▶ _PROBLEM TO SOLVE_:
Repeat exactly each line of the data provided below.

▶ _DATASET RECORDS_:
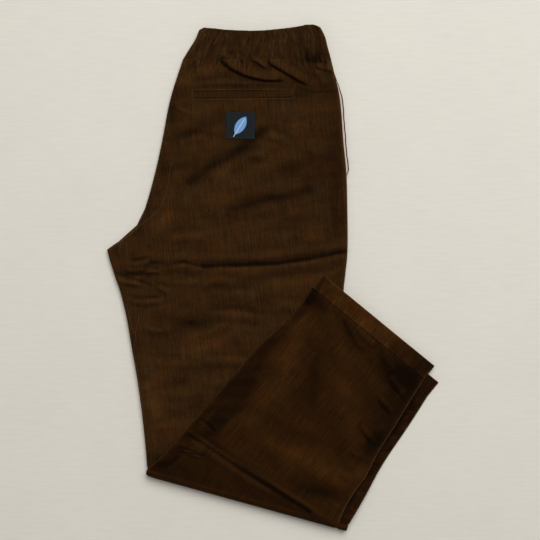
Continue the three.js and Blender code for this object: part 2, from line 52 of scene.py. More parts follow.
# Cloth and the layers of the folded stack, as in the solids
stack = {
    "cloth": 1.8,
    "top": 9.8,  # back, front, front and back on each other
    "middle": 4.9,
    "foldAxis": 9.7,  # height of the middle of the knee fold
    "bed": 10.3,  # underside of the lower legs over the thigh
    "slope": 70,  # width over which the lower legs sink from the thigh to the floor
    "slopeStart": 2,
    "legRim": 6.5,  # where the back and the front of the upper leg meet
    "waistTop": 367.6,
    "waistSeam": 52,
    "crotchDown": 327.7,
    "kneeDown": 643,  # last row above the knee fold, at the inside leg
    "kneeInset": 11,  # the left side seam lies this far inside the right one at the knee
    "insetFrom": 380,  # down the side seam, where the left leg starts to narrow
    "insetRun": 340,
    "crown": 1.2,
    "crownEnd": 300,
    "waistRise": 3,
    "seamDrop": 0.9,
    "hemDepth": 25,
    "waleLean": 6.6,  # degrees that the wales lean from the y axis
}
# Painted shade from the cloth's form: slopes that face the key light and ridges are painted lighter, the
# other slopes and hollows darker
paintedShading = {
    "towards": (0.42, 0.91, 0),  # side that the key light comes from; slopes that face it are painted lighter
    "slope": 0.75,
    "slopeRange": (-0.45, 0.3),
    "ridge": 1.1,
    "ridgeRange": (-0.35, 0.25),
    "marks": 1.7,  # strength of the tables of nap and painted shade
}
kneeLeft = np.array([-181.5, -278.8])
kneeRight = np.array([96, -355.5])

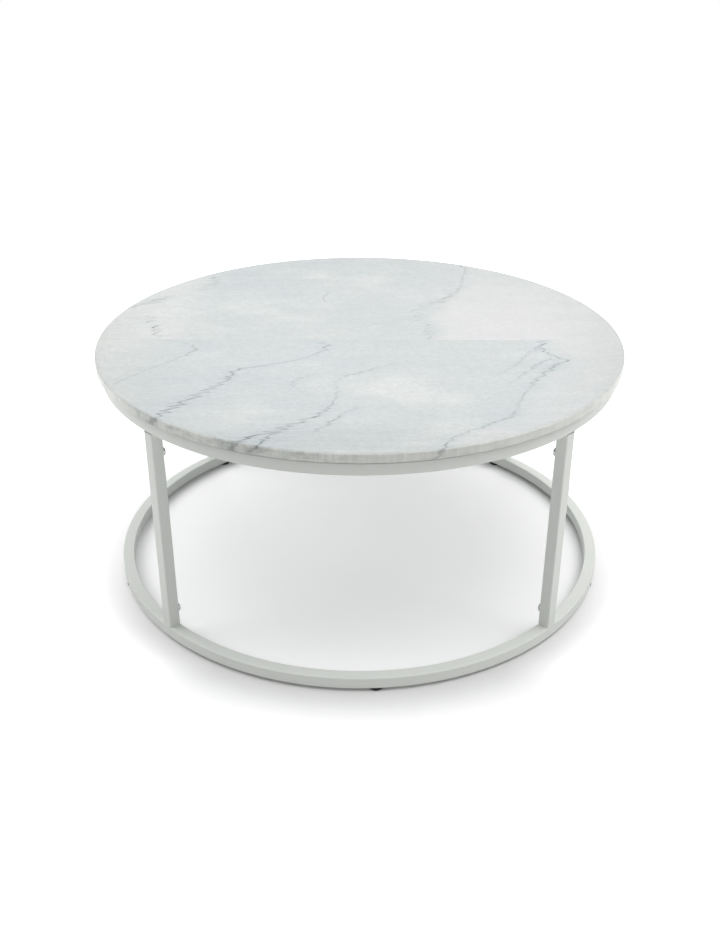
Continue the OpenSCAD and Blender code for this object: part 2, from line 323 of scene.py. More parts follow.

▶ _RESULT FOR THIS EXERCISE_:
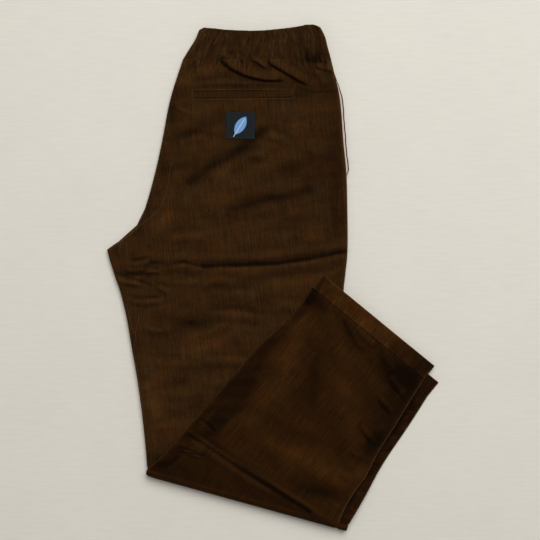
Continue the three.js and Blender code for this object: part 2, from line 52 of scene.py. More parts follow.
# Cloth and the layers of the folded stack, as in the solids
stack = {
    "cloth": 1.8,
    "top": 9.8,  # back, front, front and back on each other
    "middle": 4.9,
    "foldAxis": 9.7,  # height of the middle of the knee fold
    "bed": 10.3,  # underside of the lower legs over the thigh
    "slope": 70,  # width over which the lower legs sink from the thigh to the floor
    "slopeStart": 2,
    "legRim": 6.5,  # where the back and the front of the upper leg meet
    "waistTop": 367.6,
    "waistSeam": 52,
    "crotchDown": 327.7,
    "kneeDown": 643,  # last row above the knee fold, at the inside leg
    "kneeInset": 11,  # the left side seam lies this far inside the right one at the knee
    "insetFrom": 380,  # down the side seam, where the left leg starts to narrow
    "insetRun": 340,
    "crown": 1.2,
    "crownEnd": 300,
    "waistRise": 3,
    "seamDrop": 0.9,
    "hemDepth": 25,
    "waleLean": 6.6,  # degrees that the wales lean from the y axis
}
# Painted shade from the cloth's form: slopes that face the key light and ridges are painted lighter, the
# other slopes and hollows darker
paintedShading = {
    "towards": (0.42, 0.91, 0),  # side that the key light comes from; slopes that face it are painted lighter
    "slope": 0.75,
    "slopeRange": (-0.45, 0.3),
    "ridge": 1.1,
    "ridgeRange": (-0.35, 0.25),
    "marks": 1.7,  # strength of the tables of nap and painted shade
}
kneeLeft = np.array([-181.5, -278.8])
kneeRight = np.array([96, -355.5])

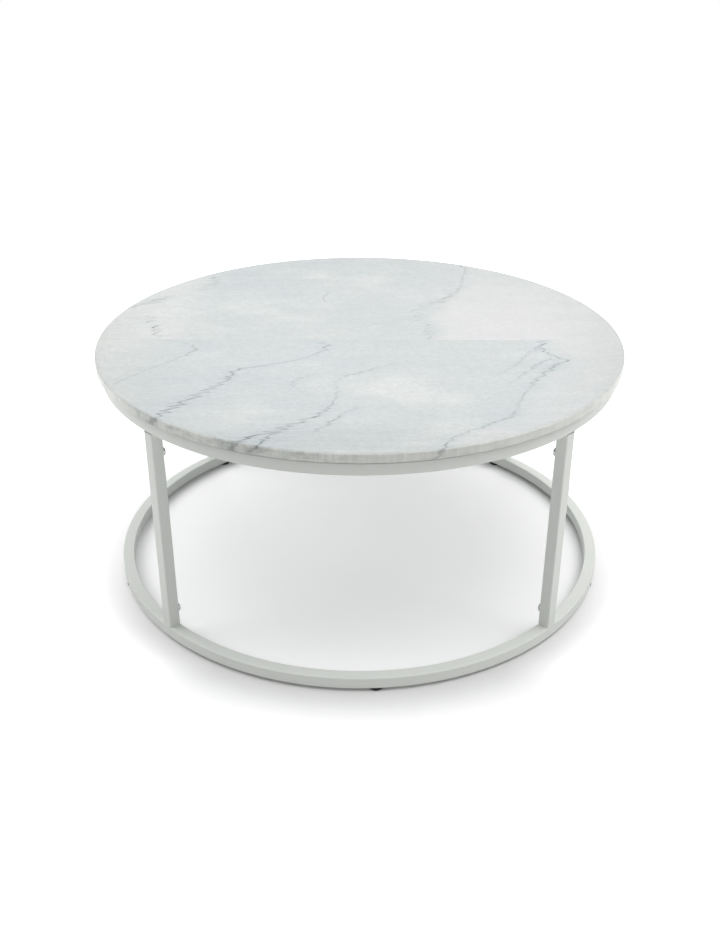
Continue the OpenSCAD and Blender code for this object: part 2, from line 323 of scene.py. More parts follow.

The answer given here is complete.